The basis of every composition is the Topic Sentence Paragraph. It is the smallest unit of writing that allows the writer to present a complete message or thought. In writing the Topic Sentence Paragraph, you want to do three things: (1) Tell the Reader Clearly What the Paragraph Is About; (2) Make Sure That Every Sentence in the Topic Sentence Paragraph Is Related to the Topic Sentence; and (3) Always Give the Reader Enough Information.

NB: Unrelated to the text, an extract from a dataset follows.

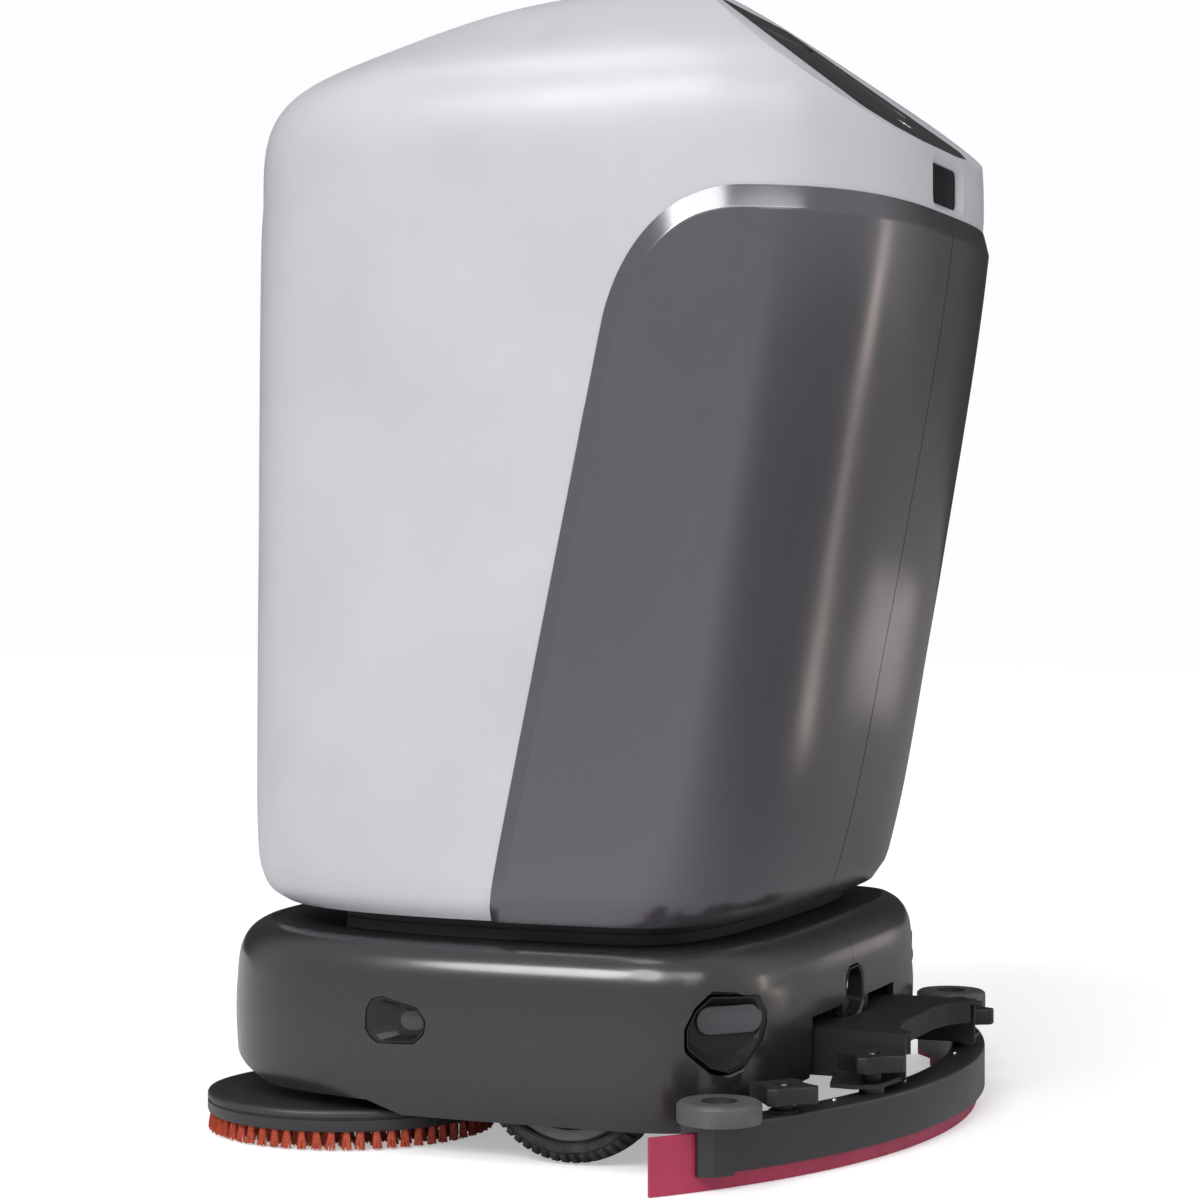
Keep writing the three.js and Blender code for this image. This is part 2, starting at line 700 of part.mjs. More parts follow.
// ---- Brush deck ----
const deckShape = new THREE.Shape();
const linkAngle = Math.atan2(BRUSHES.left[0], BRUSHES.centre[1] - BRUSHES.left[1]);
deckShape.absarc(...BRUSHES.left, DECK.radius, -Math.PI / 2, linkAngle, false);
deckShape.absarc(...BRUSHES.centre, DECK.radius, linkAngle, Math.PI - linkAngle, false);
deckShape.absarc(...BRUSHES.right, DECK.radius, Math.PI - linkAngle, 1.5 * Math.PI, false);
const deckHoles = Object.values(BRUSHES).map(([x, y]) => disc(16, 0, 100, 20).translate(x, y, 0));
addPart(
  brushDeck,
  "brush_deck",
  cut(
    raised(deckShape, DECK.bottom, DECK.top, 8),
    ...deckHoles,
    disc(74, 0, 100, 24).translate(0, CASTER.y, 0),
  ),
  zincGrey,
);
for (const [name, [x, y]] of Object.entries(BRUSHES)) {
  const motor = turned([
    [0, 44], [15, 44], [15, DECK.top + GAP], [48, DECK.top + GAP], [48, DECK.motorTop - 8],
    [40, DECK.motorTop], [0, DECK.motorTop],
  ], 16);
  addPart(brushDeck, name + "_brush_motor", motor, softBlack, x, y);
  const plate = turned([
    [0, BRISTLE_LENGTH], [BRUSH_RADIUS - 2, BRISTLE_LENGTH], [BRUSH_RADIUS, BRISTLE_LENGTH + 3],
    [BRUSH_RADIUS, BRUSH_TOP - 3], [BRUSH_RADIUS - 4, BRUSH_TOP], [36, BRUSH_TOP], [30, 43.7],
    [0, 43.7],
  ], 28);
  addPart(brushDeck, name + "_brush_disc", plate, softBlack, x, y);
  const bristles = turned([
    [72, BRISTLE_LENGTH - GAP], [70, 0], [BRUSH_RADIUS - 2, 0], [BRUSH_RADIUS - 8, BRISTLE_LENGTH - GAP],
    [72, BRISTLE_LENGTH - GAP],
  ], 28);
  addPart(brushDeck, name + "_brush_bristles", bristles, bristleOrange, x, y);
}

// ---- Squeegee ----
const channel = cut(
  arcBand(
    CHANNEL.inner,
    CHANNEL.outer,
    CHANNEL.bottom,
    CHANNEL.top,
    -CHANNEL_HALF_ANGLE,
    CHANNEL_HALF_ANGLE,
  ),
  arcBand(CHANNEL.inner + 6, CHANNEL.outer - CHANNEL.wall, 0, CHANNEL.top - 6, -50, 50, 24),
);
const bosses = [-1, 1].map((side) =>
  disc(12, CHANNEL.top - 1, 63.7, 16).translate(side * INNER_KNOB.x, INNER_KNOB.y, 0),
);
addPart(squeegee, "squeegee_body", join(channel, ...bosses), softBlack);
addPart(
  squeegee,
  "squeegee_blade",
  arcBand(
    BLADE_RADIUS - 3,
    BLADE_RADIUS + 0.7,
    0,
    CHANNEL.top - 6.3,
    -BLADE_HALF_ANGLE,
    BLADE_HALF_ANGLE,
    20,
  ),
  bladePink,
);
addPart(
  squeegee,
  "squeegee_front_blade",
  arcBand(CHANNEL.inner + 6.3, CHANNEL.inner + 9.3, 0.5, CHANNEL.top - 6.3, -33, 33, 16),
  bladePink,
);

function makeEndBlock() {
  const turn = THREE.MathUtils.degToRad(END_ANGLE);
  const profile = polygon([[-16, -22], [16, -22], [16, 4], [6, 14], [-16, 14]]);
  const block = raised(profile, 14, 60)
    .rotateZ(-turn)
    .translate(
      (BLADE_RADIUS + 1) * Math.sin(turn),
      ARC_CENTRE_Y + (BLADE_RADIUS + 1) * Math.cos(turn),
      0,
    );
  const bladeSlot = arcBand(BLADE_RADIUS - 3.3, BLADE_RADIUS + 1, -10, CHANNEL.top - 6, 30, 45, 20);
  return cut(block, bladeSlot, arcBand(600, 700, 0, 100, 0, CHANNEL_HALF_ANGLE + 0.05, 20));
}
const leftEndBlock = makeEndBlock();
addPart(squeegee, "left_end_block", leftEndBlock, softBlack);
addPart(squeegee, "right_end_block", mirrored(leftEndBlock), softBlack);

const rollerProfile = [
  [0, ROLLER.bottom], [ROLLER.radius - 2, ROLLER.bottom], [ROLLER.radius, ROLLER.bottom + 2],
  [ROLLER.radius, ROLLER.top - 3], [ROLLER.radius - 3, ROLLER.top], [15, ROLLER.top], [11, ROLLER.top - 4],
  [0, ROLLER.top - 4],
];
for (const [side, name] of [[1, "left"], [-1, "right"]]) {
  const roller = turned(rollerProfile, 24);
  addPart(squeegee, name + "_roller", roller, rollerGrey, side * ROLLER.x, ROLLER.y);
}

// A four-pointed star with hollow sides on a short stem.
function starKnob(stemLength) {
  const shape = new THREE.Shape();
  const tip = 31.5;
  const tipHalf = 5;
  const hollow = 13;
  for (let i = 0; i < 4; i++) {
    const turn = (i * Math.PI) / 2;
    const at = (along, across) => [
      along * Math.cos(turn) - across * Math.sin(turn),
      along * Math.sin(turn) + across * Math.cos(turn),
    ];
    if (i === 0) shape.moveTo(...at(tip, -tipHalf));
    else shape.lineTo(...at(tip, -tipHalf));
    shape.lineTo(...at(tip, tipHalf));
    shape.quadraticCurveTo(...at(hollow, hollow), ...at(tipHalf, tip));
  }
  return join(raised(shape, 0, KNOB_HEIGHT, 5), disc(9, -stemLength, 1, 16));
}
function addKnob(name, x, y, bottom, seat) {
  addPart(squeegee, name, starKnob(bottom - seat - GAP), matteBlack, x, y, bottom);
}
for (const [side, name] of [[1, "left"], [-1, "right"]]) {
  const outer = OUTER_KNOB;
  const inner = INNER_KNOB;
  addKnob(name + "_outer_star_knob", side * outer.x, outer.y, outer.bottom, CHANNEL.top);
  addKnob(name + "_inner_star_knob", side * inner.x, inner.y, inner.bottom, FLANGE_TOP);
}

// The carrier: a sheet from the pivot pin out over the channel, with its sides bent down and out,
// and a hollow rear edge with a wall under it. It passes round the middle of the skirt.
function makeCarrier() {
  const { top, thickness, halfWidth, rear } = CARRIER;
  const hollow = [[107, rear - 4], [100, 322], [84, 314], [50, 308]];
  const rearEdge = [...hollow, ...hollow.map(([x, y]) => [-x, y]).reverse()];
  const plate = raised(
    polygon([
      [-halfWidth, 170], [halfWidth, 170], [halfWidth, rear - 4], [halfWidth - 8, rear],
      ...rearEdge, [8 - halfWidth, rear], [-halfWidth, rear - 4],
    ]),
    top - thickness,
    top,
  );
  const ahead = ([x, y]) => [x + 3 * Math.sign(x), y - 4];
  const wall = raised(polygon([...rearEdge, ...[...rearEdge].reverse().map(ahead)]), 86, top);
  const sides = [-1, 1].map((side) => {
    const web = box(-2, 2, 212, rear - 4, FLANGE_TOP - thickness, top).translate(
      side * (halfWidth - 2),
      0,
      0,
    );
    const flange = raised(
      polygon([[halfWidth - 4, 260], [188, 277], [190, 300], [180, 321], [halfWidth - 4, rear - 6]]),
      FLANGE_TOP - thickness,
      FLANGE_TOP,
    );
    return join(web, side > 0 ? flange : mirrored(toGeometry(toSolid(flange))));
  });
  const knuckle = bar(11, -143, 143, PIVOT.y, PIVOT.z, 24);
  return cut(
    join(plate, wall, ...sides, knuckle),
    box(-47, 47, 190, 252, top - 10, top + 1),
    bar(PIVOT.pinRadius + GAP, -300, 300, PIVOT.y, PIVOT.z),
  );
}
addPart(squeegee, "squeegee_carrier", makeCarrier(), matteBlack);
const pinHalf = PIVOT.lugX + 10;
const pivotPin = bar(PIVOT.pinRadius, -pinHalf, pinHalf, PIVOT.y, PIVOT.z);
addPart(base, "squeegee_pivot_pin", pivotPin, steel);

export default robot;
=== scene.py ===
import math
import random

import bmesh
import bpy
import numpy as np
from mathutils import Matrix, Vector


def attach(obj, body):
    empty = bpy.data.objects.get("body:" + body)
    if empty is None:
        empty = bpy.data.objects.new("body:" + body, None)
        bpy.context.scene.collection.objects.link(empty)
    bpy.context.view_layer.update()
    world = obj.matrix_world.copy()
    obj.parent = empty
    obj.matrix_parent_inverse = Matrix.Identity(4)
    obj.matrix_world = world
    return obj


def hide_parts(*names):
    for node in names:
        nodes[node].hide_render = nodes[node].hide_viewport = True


# Looks for the robotic floor cleaner: fine shells, wheels, brushes and squeegee around the CAD frame.
# Everything is in metres, +Z up, with the front facing -Y and the robot's left side on +X.
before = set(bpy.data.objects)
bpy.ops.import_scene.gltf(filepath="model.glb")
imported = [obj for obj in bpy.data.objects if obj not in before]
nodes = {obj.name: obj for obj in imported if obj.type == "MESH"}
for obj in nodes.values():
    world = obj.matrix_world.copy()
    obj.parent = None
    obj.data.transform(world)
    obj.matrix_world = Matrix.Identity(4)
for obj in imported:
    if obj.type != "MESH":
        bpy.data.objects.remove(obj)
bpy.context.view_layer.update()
scene = bpy.context.scene
random.seed(7)

MM = 0.001

# ---------------------------------------------------------------- camera, light and floor
CAMERA_PLACE = Vector((2.872, 1.1325, 0.543))
CAMERA_AZIMUTH = math.radians(112.0)  # 0 looks along +Y
CAMERA_PITCH = math.radians(-0.583)
CAMERA_LENS = 91.4
AMBIENT = 0.66
DARK_AMBIENT = 0.05
DARK_SIDE = Vector((-0.9, -0.42, 0.26))  # where the surroundings are darkest
WARM = (1.0, 0.86, 0.73)
ROSY = (1.0, 0.88, 0.86)
FLOOR_SIZE = 14.0
FLOOR_GLOW = 0.4


def make_camera():
    data = bpy.data.cameras.new("camera")
    data.lens = CAMERA_LENS
    data.sensor_width = 36.0
    data.clip_start = 0.05
    camera = bpy.data.objects.new("camera", data)
    camera.location = CAMERA_PLACE
    camera.rotation_euler = (math.pi / 2 + CAMERA_PITCH, 0.0, CAMERA_AZIMUTH)
    scene.collection.objects.link(camera)
    scene.camera = camera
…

With respect to the topic sentence, it can go in one of three places: (1) at the beginning of the paragraph as a form of deductive order going from your main idea to the supporting sentences; (2) at the ending of the paragraph as a form of inductive order where you begin with your support sentences that lead to the main idea; or (3) have it "nowhere," with the understanding that the reader will understand what your main idea is so that the topic sentence is implicit in the writing.

There are eight ways by which you as the writer can make certain that the reader will get enough information in developing the Topic Sentence Paragraph: (1) Illustrations, Examples, and Details; (2) Description; (3) Definition; (4) Explanation and Analysis; (5) Facts and Figures; (6) Repetition; (7) Comparison and Contrast; and (8) Narrative. In concluding, one might make special note that these eight ways hold true for the entire composition as, once mastered, the student writer gains confidence and competence.

    The following paragraph violates all three principles about writing good Topic Sentence Paragraphs. Explain how it does so and then explain how each error might be corrected.
     Minorities are going to have to wake up and smell the coffee. We have all been brainwashed into thinking we are inferior. Motion pictures and television stand out as the biggest contributor of the propaganda, followed by the government, the schools, the belief that "Money Is Everything and Those Without Money Don't Count," your friends and neighbors, private industry and the labor unions, and maybe even your own family.

Define the following:

    Admonition Competence Credibility Deductive Order Disseminate Etymology Excessive Pronoun Usage Inductive Order Paragraph Paragraphos Redundancy Topic Sentence Paragraph

For assistance in developing this presentation, special credit must be given to the following: Elizabeth Cowan-Neeld (Writing/2nd Edition), Karen L. Greenberg (Effective Writing), National Urban League (The State of Black America 1988), Donald McQuade and Robert Atwan (Popular Writing In America). Dr. Cowan-Neeld is the pioneer insofar as developing work centered around the Topic Sentence Paragraph while Professor Greenberg's comments on attitude and its relationship to effective writing provide seminal insights on the process. The timely work by the National Urban League has indirectly made it possible to feature this presentation which attempts in a small way to present an alternative, multicultural and multiethnic approach to the subject matter. It is to Professors McQuade and Atwan that I was able to obtain the article by Nat Hentoff entitled "When Nice People Burn Books."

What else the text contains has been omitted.